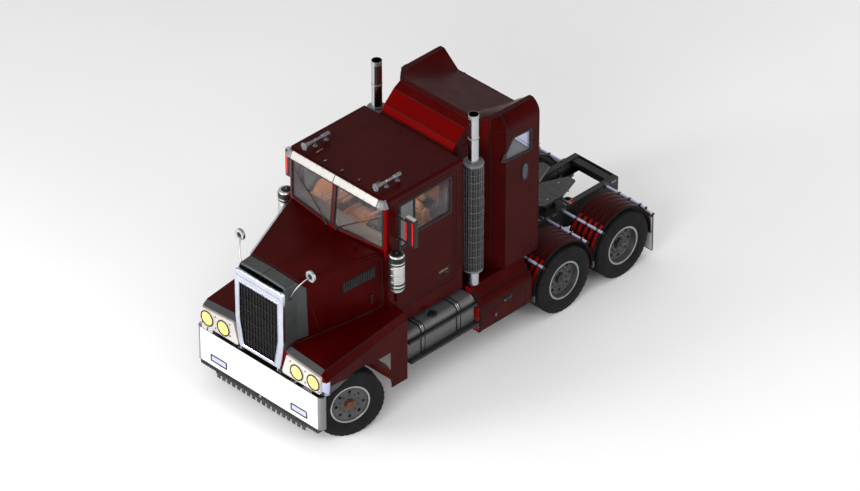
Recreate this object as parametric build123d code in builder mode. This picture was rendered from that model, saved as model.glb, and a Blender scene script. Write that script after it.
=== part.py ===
from build123d import *
import math
import os

# Conventional tractor unit, millimetres. X points to the truck's left, Y to its rear, Z up.
# Stations along Y are measured from the front axle; save() moves each finished piece so that
# the origin lies on the ground under the middle of the overall length.

# ---------------------------------------------------------------- overall
OVERALL_LENGTH = 6745
FRONT_OVERHANG = 745
WHEELBASE = 4090
TANDEM_SPREAD = 1210
PIN_CLEARANCE = 0.08
SEAT_CLEARANCE = 0.2

FRONT_FACE_Y = -FRONT_OVERHANG
REAR_END_Y = OVERALL_LENGTH - FRONT_OVERHANG
DRIVE_AXLES_Y = (WHEELBASE, WHEELBASE + TANDEM_SPREAD)
TANDEM_MID_Y = WHEELBASE + TANDEM_SPREAD / 2

# ---------------------------------------------------------------- wheels and tyres
TYRE_RADIUS = 520
AXLE_Z = TYRE_RADIUS
FRONT_TYRE_WIDTH = 280
DRIVE_TYRE_WIDTH = 270
TYRE_SIDES = 28
TREAD_INSET = 20
SHOULDER_INSET = 8
SHOULDER_DROP = 17
BEAD_STEP = 4
TWIN_SPACING = 330
RIM_SEAT_RADIUS = 286
RIM_WALL = 12
RIM_FLANGE_RADIUS = 300
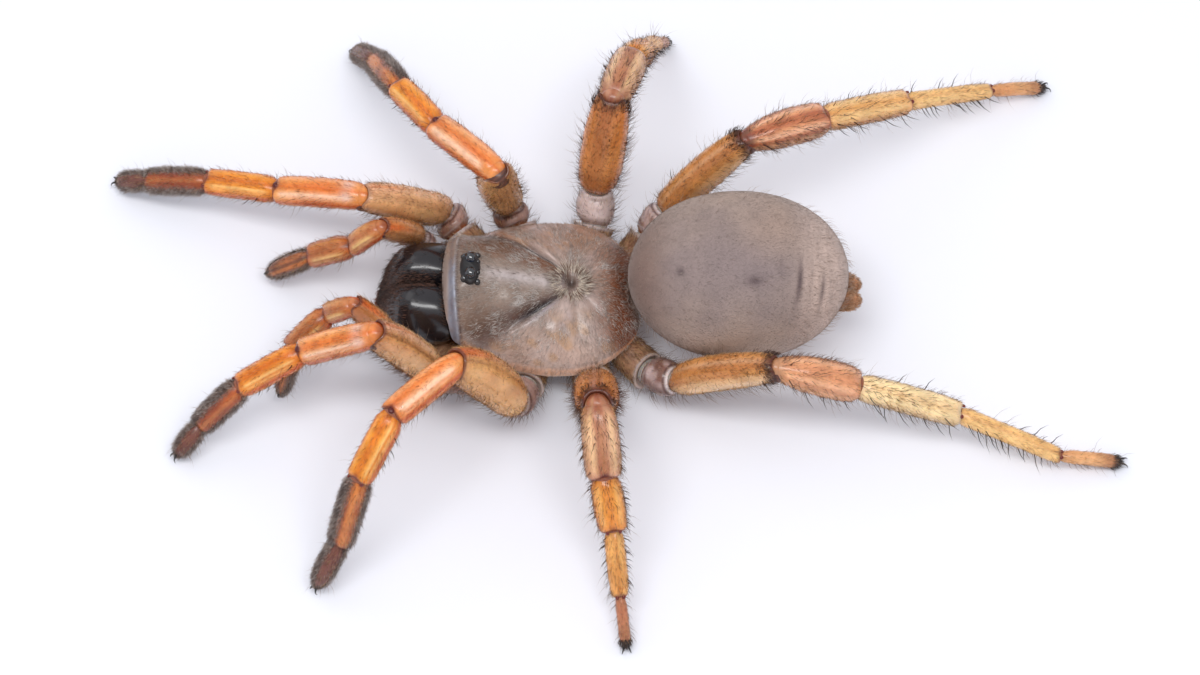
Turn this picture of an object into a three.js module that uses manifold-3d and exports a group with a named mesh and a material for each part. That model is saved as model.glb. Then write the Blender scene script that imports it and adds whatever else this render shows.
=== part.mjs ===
// A trapdoor spider, life size, standing in a walking pose. Millimetres, +Z up.
// The head points along -X, the animal's own right side is +Y. The floor is z = 0.
import * as THREE from 'three';
import { mergeVertices } from 'three/addons/utils/BufferGeometryUtils.js';
import Module from 'manifold-3d';

const wasm = await Module();
wasm.setup();

// ---------------------------------------------------------------- driving dimensions
const SHIFT = [-0.62, 1.09, 0]; // moves the model so that its box stands centred on the origin
const GAP = 0.16; // slit between two neighbouring plates
const FLAT_DEPTH = 0.1; // how much of each foot pad is pressed flat on the floor
const SIDES = 9; // facets round a leg

// carapace stations: x, half width, rim height, crest height, crest fullness
const CARAPACE = [
  // x      w     rim   top   groove half width, groove depth
  [-9.62, 2.7, 5.2, 6.15, 2.4, 0.0],
  [-9.3, 3.25, 4.65, 6.75, 2.9, 0.0],
  [-8.6, 3.65, 4.15, 7.4, 3.2, 0.05],
  [-7.7, 4.0, 3.75, 7.62, 3.2, 0.12],
  [-6.6, 4.5, 3.45, 7.2, 3.0, 0.3],
  [-5.4, 4.9, 3.25, 6.75, 2.6, 0.5],
  [-4.2, 5.15, 3.15, 6.3, 2.0, 0.6],
  [-3.0, 5.28, 3.1, 5.75, 1.3, 0.55],
  [-1.8, 5.25, 3.1, 5.3, 0.7, 0.35],
  [-0.6, 4.95, 3.1, 5.3, 0.5, 0.05],
  [0.5, 4.35, 3.1, 5.05, 0.5, 0.0],
  [1.4, 3.6, 3.12, 4.5, 0.5, 0.0],
  [2.1, 2.75, 3.15, 3.9, 0.5, 0.0],
  [2.5, 1.7, 3.2, 3.5, 0.5, 0.0],
];
const CARAPACE_UNDERSIDE = 0.25; // the plate's lower face sits this far under its rim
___
- [WORK REQUIRED]:
In the listing above, locate the line containing "Turn this picture" and the line containing "wasm.setup();". Extract those two lines and every line between them, exactly as written, and only those.

- [OUTPUT OF THE TASK]:
Turn this picture of an object into a three.js module that uses manifold-3d and exports a group with a named mesh and a material for each part. That model is saved as model.glb. Then write the Blender scene script that imports it and adds whatever else this render shows.
=== part.mjs ===
// A trapdoor spider, life size, standing in a walking pose. Millimetres, +Z up.
// The head points along -X, the animal's own right side is +Y. The floor is z = 0.
import * as THREE from 'three';
import { mergeVertices } from 'three/addons/utils/BufferGeometryUtils.js';
import Module from 'manifold-3d';

const wasm = await Module();
wasm.setup();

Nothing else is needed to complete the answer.